Эта модная, "мейнстримная" линия поэзии совсем не связана (ни корнями, ни стилистически) с русским лиризмом, в котором билась и бьется нота почти отчаянной тревоги, и не только за "судьбу цивилизации"; нельзя быть не встревоженным, если ты все еще не достиг просветленности, если ты все еще в Пасти. Когда ты летишь в черную бездну, нельзя не испытывать тревоги. Теза Владимира Соколова: «И не надо мне прав человека: / Я давно уже не человек...» – теза огромной тревоги. Для европоцентричной, для космополитичной поэзии (метареализм, гиперметафористика и пр., и пр.) характерна благостно-упокоенная позиция, гедонизм здесь во всей вальяжной силе, удовольствие от поглощения европейских (и шире: мировых) ценностей здесь никогда не кончается, ибо поглощение и реагирование на избыточность этого поглощения образуют самый смысл жизни поэта. Поглощение "нового" помимо чисто гастрономического удовольствия, становится идеальным средством бегства от "банальностей" (попыток обретения духовного опыта, где "жертвоприношение" как раз неизбежно). Довольство собой являет себя здесь в том числе в форме упоения самой техникой всё новых и новых бегств и избеганий во имя особой языковой формы ментального сладострастия. Метод этой поэзии – не освобождение от власти "бессовестных" чар языка, но влезание в самые дебри этих чар, в его таежные чащи и ущелья. Речевой снобизм здесь становится нормой.
4
Несомненно, что на речевую структуру поэзии злосчастно повлиял жанр фэнтези, проникший в каждую пору современной культуры. Ирреальность оказалась освящена, так что реальность действительно погребена, Бодрийяр прав, и язык поэзии благословляет уже симуляционную стадию посткультуры, ее виртуальные закрома, где слова и синтагмы, и символы живут и действуют уже не внутри самих себя, а в отражениях отражений, в зеркальном зазеркалье. Воображение и виртуально-языковые эксперименты стали естеством поэтического дискурса. Так что утопление человеческой психики в утонченной болтовне смело выдается за антропологический прогресс.
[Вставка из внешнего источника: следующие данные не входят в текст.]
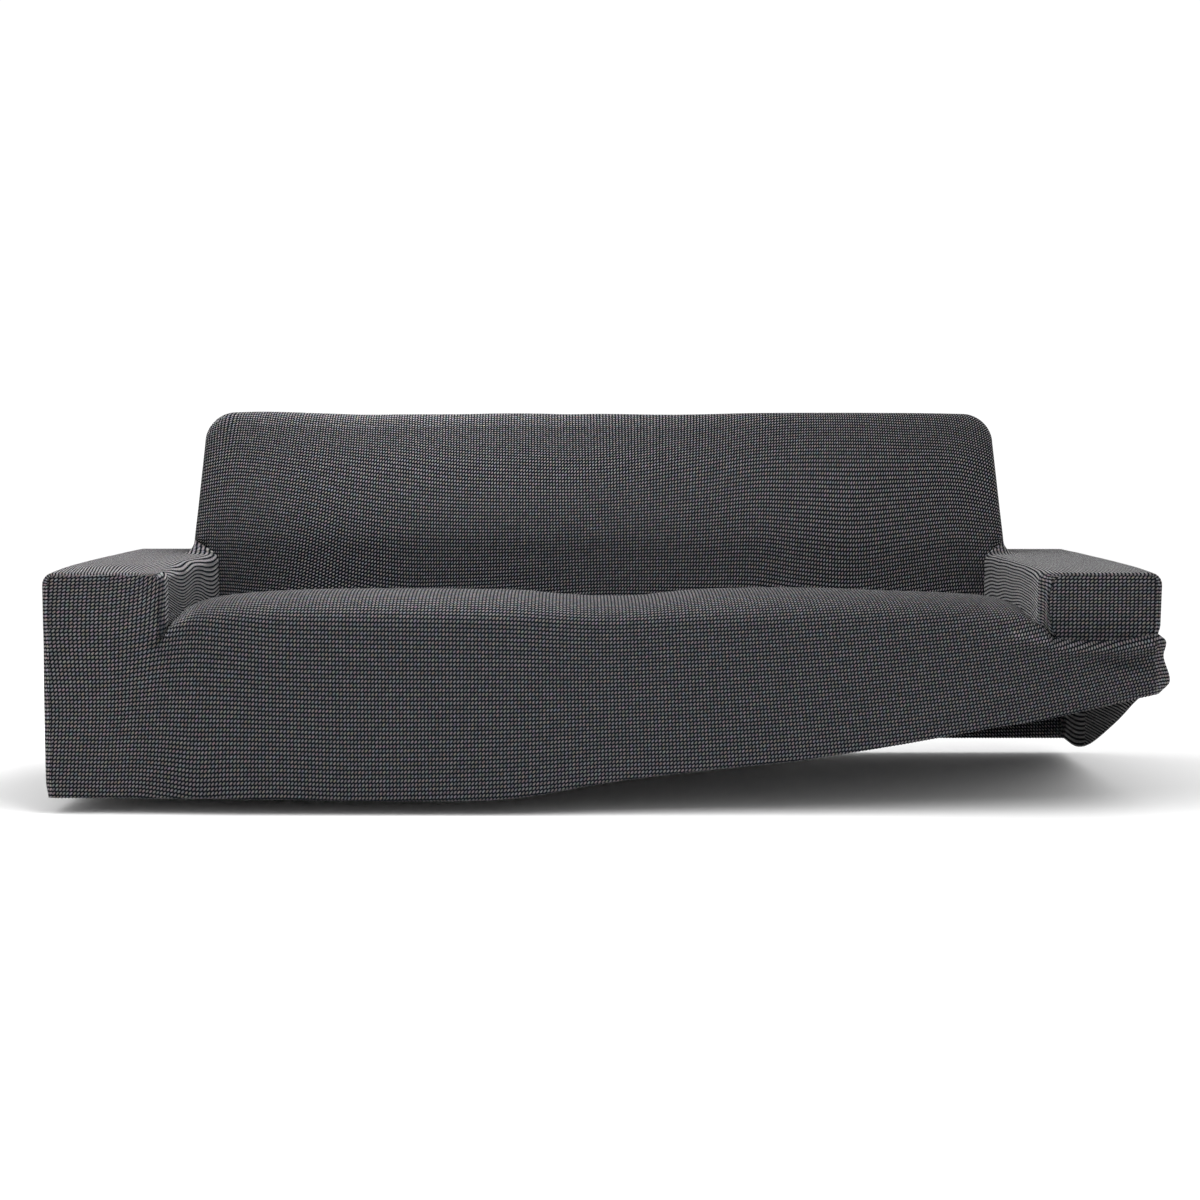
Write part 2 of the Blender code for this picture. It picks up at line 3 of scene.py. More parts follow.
import bmesh
import bpy
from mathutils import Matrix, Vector


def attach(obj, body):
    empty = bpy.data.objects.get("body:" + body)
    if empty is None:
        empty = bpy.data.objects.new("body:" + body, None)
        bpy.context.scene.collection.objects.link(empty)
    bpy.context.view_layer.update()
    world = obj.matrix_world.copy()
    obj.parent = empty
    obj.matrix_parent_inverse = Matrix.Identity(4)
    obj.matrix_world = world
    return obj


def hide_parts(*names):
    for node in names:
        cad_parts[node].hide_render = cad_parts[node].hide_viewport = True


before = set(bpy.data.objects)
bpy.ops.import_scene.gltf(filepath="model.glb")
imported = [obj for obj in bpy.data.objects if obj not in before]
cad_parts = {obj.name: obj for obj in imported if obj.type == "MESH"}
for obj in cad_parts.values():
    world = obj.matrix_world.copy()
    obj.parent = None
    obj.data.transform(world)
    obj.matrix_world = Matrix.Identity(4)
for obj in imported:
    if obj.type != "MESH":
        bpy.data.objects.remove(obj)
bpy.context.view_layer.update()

# ---- small helpers ----


def smoothStep(value):
    value = min(max(value, 0.0), 1.0)
    return value * value * (3.0 - 2.0 * value)


def between(start, end, share):
    return start + (end - start) * share


def shares(steps):
    return [step / steps for step in range(steps + 1)]


class CurveTable:
    # smooth curves through the named columns of a short table, read along its first column
    def __init__(self, names, *rows):
        self.places = [row[0] for row in rows]
        self.columns = {name: [row[index] for row in rows] for index, name in enumerate(names.split())}
        self.known = {}

    def at(self, name, position):
        key = (name, position)
        if key not in self.known:
            self.known[key] = self.read(self.columns[name], position)
        return self.known[key]

    def read(self, values, position):
        places = self.places
        position = min(max(position, places[0]), places[-1])
        last = len(places) - 2
        index = max(number for number in range(last + 1) if places[number] <= position)

        def slope(number):
            low, high = max(number - 1, 0), min(number + 1, last + 1)
            return (values[high] - values[low]) / (places[high] - places[low])

        width = places[index + 1] - places[index]
        share = (position - places[index]) / width
        square, cube = share * share, share * share * share
        return (
            (2 * cube - 3 * square + 1) * values[index]
            + (cube - 2 * square + share) * width * slope(index)
            + (3 * square - 2 * cube) * values[index + 1]
            + (cube - square) * width * slope(index + 1)
        )


def smallRows(*rows):
    # rows that are written in millimetres and in thousandths
    return [[value / 1000.0 for value in row] for row in rows]


def smallTable(names, *rows):
    return CurveTable(names, *smallRows(*rows))


def countStitches(table, column, position):
    # stitches from the table's first place to a position, each as wide as the column says there
    places, pitches = table.places, table.columns[column]
    total, start, pitch = 0.0, places[0], pitches[0]
    for place, nextPitch in zip(places[1:], pitches[1:]):
        stop = min(max(position, start), place)
        reached = between(pitch, nextPitch, (stop - start) / (place - start))
        total += (stop - start) * 2.0 / (pitch + reached)
        start, pitch = place, nextPitch
    return total + (position - min(max(position, places[0]), places[-1])) / pitch


# ---- camera, floor and light ----

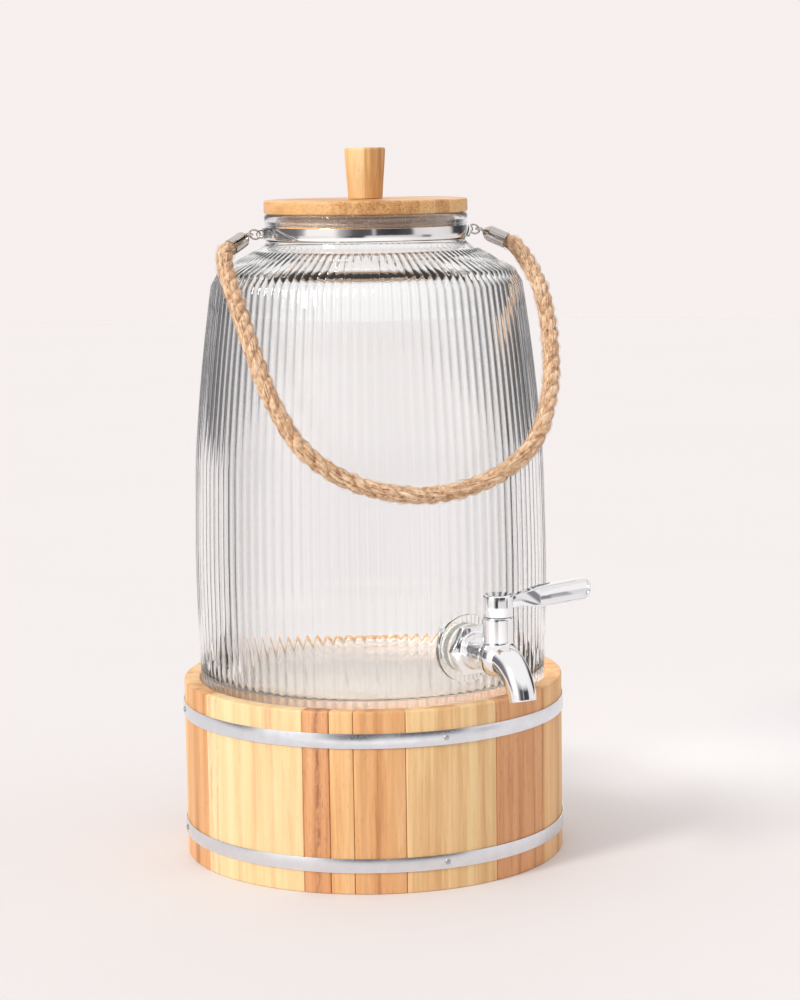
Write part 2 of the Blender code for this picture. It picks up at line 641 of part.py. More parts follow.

Вновь и вновь напоминаешь себе (всем, кто еще читает, а не "принимает информацию") о принципиальном различии между интеллектуальным человеком и человеком экзистенциальным. О пропасти между ними. Экзистенциальный человек глубочайшим (подчас предельным) образом субъективен, ибо движется внутри своей души. ("Чем субъективнее, тем истиннее"). Интеллектуальный человек живет плотским: работой мозга, грызущего информационную гору, и его проекциями: эмоциями и желаниями, главное из которых – воля к власти. Эстетизм и эстетика – детище интеллекта. Поэзия – атмосфера души, то есть донного ее основания. Вспомним ту глубочайшую субъективность, в которой странствует душа Егорушки в чеховской "Степи".
5
Есть книги, дарящие удовольствие, удовольствие чувственно-эстетическое. Усиливающие наше чисто художественное переживание жизни (не поэтическое). А есть книги, позволяющие глубже почувствовать существо жизни, ее трагический субстрат, ее тайну и возможные пути освобождения. Помогающие взглянуть богам в лицо и встать перед ними на колени.
Настоящая поэзия возвращает человека в себя (из объятий "общества": общего, "объективного"). И вся эволюция индивида (тех из нас, кто еще на это способен) – это путь к внутреннему от внешнего. Парадокс жизни в том, что если индивид развивается (кармически) от внешнего к внутреннему (в себе, внутри себя), от любопытства к недеянию и богословию (созерцанию Бога в себе), то общество движется инволюционно: от погруженности в Бога (некогда в "золотом веке") к любопытству и к эгоцентрике. Общество теряет духовный потенциал, а индивид наращивает его, освобождаясь от самости, ибо она-то и есть плата за преуспеяние в "общем котле". Социум в кали-юге потерял реальность, укрывшись в фантомах. Неужто поэт будет прислуживать фантомастике?